It’s really more spite than serious victory chances with Republican Caddo Parish Commissioner John-Paul Young’s announced entry into the Shreveport mayor’s race.
Young declared himself a candidate after months of speculation and a year’s worth of sniping on his part directed towards GOP Shreveport Mayor Tom Arceneaux. Most of his criticism, which included a lawsuit about a year ago concerning the then-language of laws dealing with squatters, has focused on property standards. Whether that made a difference, Arceneaux in short order worked with the City Council to clarify the legal standard for blight enforcement and launched a campaign to crack down on it. He then amped up the effort with his Block by Block initiative that has made significant inroads into cleaning up derelict properties.
This didn’t seem to satisfy Young, who kept complaining while Arceneaux disputed his assertions. Less in dispute is the practical impact of Young’s entrance, where he won’t win but he could help to deprive Arceneaux of a second term.
Recall that this isn’t Young’s first crack at the mayoralty. In 2018, running as no party, he announced entry into the race, only to bail on it not long after qualifying. He then threw his support behind a candidate already becoming well-known for his verbal diarrhea and confrontational tactics while on the Commission, Democrat Steven Jackson. In the following years, Jackson also distinguished himself by being convicted for impersonating a police officer and, most recently, paying fines for being a serial ethics violator. (Yet he snuck into a seat in the Louisiana House of Representatives in 2023.)
Young then ran in 2019 as a Republican and managed election to the Commission, where he often breaks with Republicans on issues. He has joined Democrats to help them perpetrate a blatant gerrymander, waste tax dollars on a cash welfare scheme, oppose a legislative bill to curtail the unelected Port of Caddo-Bosier commissioners’ powers over local governments, and, most recently, with all Republicans except Chris Kracman voted to put taxpayers on the hook for $10 million dollars in a venture capital scheme concerning pickleball, about which he was perhaps the most vocal advocate. Young also supported at one point the Commission’s considering a change of its bylaws to criminalize dissent.
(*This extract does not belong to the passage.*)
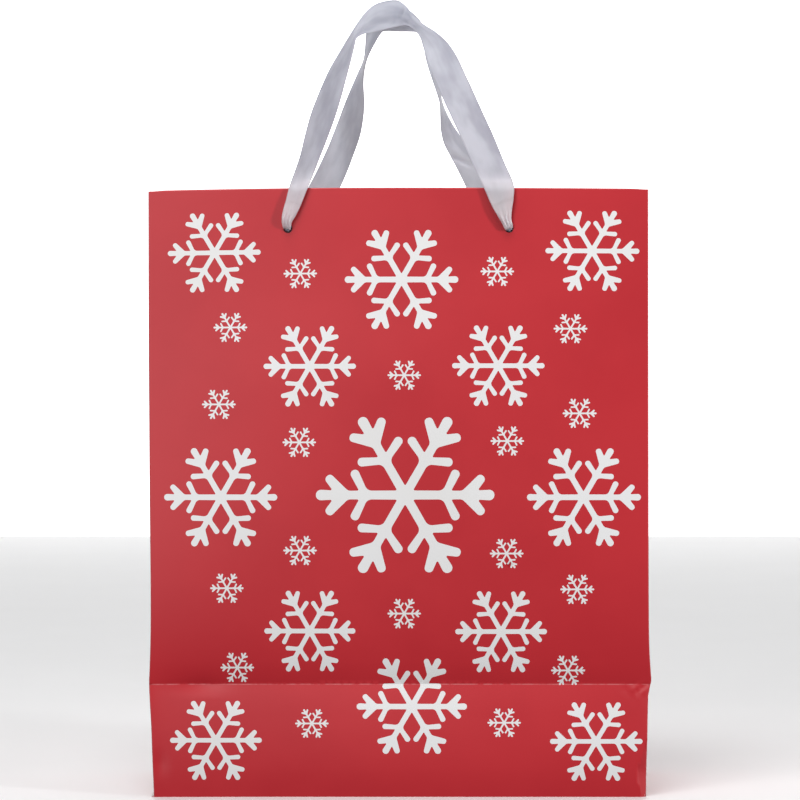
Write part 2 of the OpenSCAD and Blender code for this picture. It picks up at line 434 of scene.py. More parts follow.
def back_out(u, v):
    """How far the back stands out of its flat plane."""
    across = np.clip(1 - (u / HALF_W) ** 2, 0, 1)
    belly = 1.8 * MM * across * step(v, 0.02, 0.12) * (1 - step(v, 0.2, 0.30))
    waves = 0.3 * MM * np.sin(u * 24 - 0.4) * np.sin(v * 20 + 0.5) * (1 - step(v, 0.24, 0.29))
    return belly + waves


def round_fold(u):
    """Sideways place and inward turn of points that may lie on a rounded corner fold."""
    over = np.clip(np.abs(u) - (HALF_W - FOLD_R), 0, None) / FOLD_R
    x = np.sign(u) * (np.minimum(np.abs(u), HALF_W - FOLD_R) + FOLD_R * np.sin(over))
    return x, FOLD_R * (1 - np.cos(over))


def front_place(u, v):
    """Place of the front's printed side, from its flat place."""
    x, turn = round_fold(u)
    edge = np.abs(x / HALF_W) ** 5
    x = x + np.where(x > 0, corner_out(1, v), -corner_out(-1, v)) * edge
    return np.stack([x, -(HALF_D + front_out(np.clip(u, -HALF_W, HALF_W), v)) + turn, lift(u, v)], -1)


def back_place(u, v):
    """Place of the back's printed side. u runs to the right as the back is seen."""
    x, turn = round_fold(-u)
    edge = np.abs(x / HALF_W) ** 5
    x = x + np.where(x > 0, corner_out(1, v), -corner_out(-1, v)) * 0.5 * edge
    y = HALF_D + back_out(np.clip(-u, -HALF_W, HALF_W), v) - turn
    return np.stack([x, y, lift(0.8 * u, v)], -1)


FLAT_HALF_W = HALF_W - FOLD_R + FOLD_R * math.pi / 2
SIDE_HALF = HALF_D - FOLD_R
print("half width of the flat front in mm:", round(FLAT_HALF_W / MM, 2))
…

This guy is no conservative and, on a board that offers plenty of instances where its Republicans, with the exception of Kracman, roll over to the Democrats’ majority, he’s the best placed to be called a Republican-in-Name-Only. Still, he just might cost Arceneaux reelection.
As a RINO, Young could try to triangulate between Arceneaux and a liberal Democrat, of whom only one, fellow Commissioner Stormy Gage-Watts, has signed up to defeat both by claiming middle-of-the-road status. That could win votes from accommodationist Republicans who look at demographics – a city with 55 percent registered black voters the large majority of whom if seeing a quality Democrat will vote that way – and think Arceneaux can’t replicate his one-off win of 2022 but perhaps a white RINO like Young could, with the hope being he could win in a runoff against either.
That Young could win or even Arceneaux would lose to either challenger at this time is unlikely. With the incumbent sitting on about $550,000 in campaign cash, neither Young, who has run small campaigns, nor Gage-Watts, who has been elected without opposition, have the backing and experience to successfully contest him. (Another minor candidate barely would make a dent in this lineup.)
However, that all could change should a more formidable Democrat jump in. Politically-active Democrats can stomach Arceneaux, who has governed low-key ideologically and largely competently on a range of basic issues, if they can’t find a dynamic and seasoned (and preferably black, which would be given as no such white Democrats exist in the city who could be a quality) candidate. But if one emerges, Arceneaux would shed the most voters (Democrats who would have been waiting around for something better to come along) to the newcomer, possibly pushing Young into a runoff that he would lose.
In essence, were it just a two-up race between Arceneaux and a quality black Democrat, Arceneaux has a decent chance of hanging in there because of his campaign cash and incumbency. His chances become much smaller if he has such a Democrat and Young, siphoning both Republicans and Democrats from him, sniping at him. In this as-yet nonexistent scenario, even if he makes it to the runoff, he would be further damaged than had Young not entered.
Young comes not to bring unity to, but to destroy, the Shreveport Republican voting bloc. He can’t win, but he can help Arceneaux lose, and maybe that’s the point.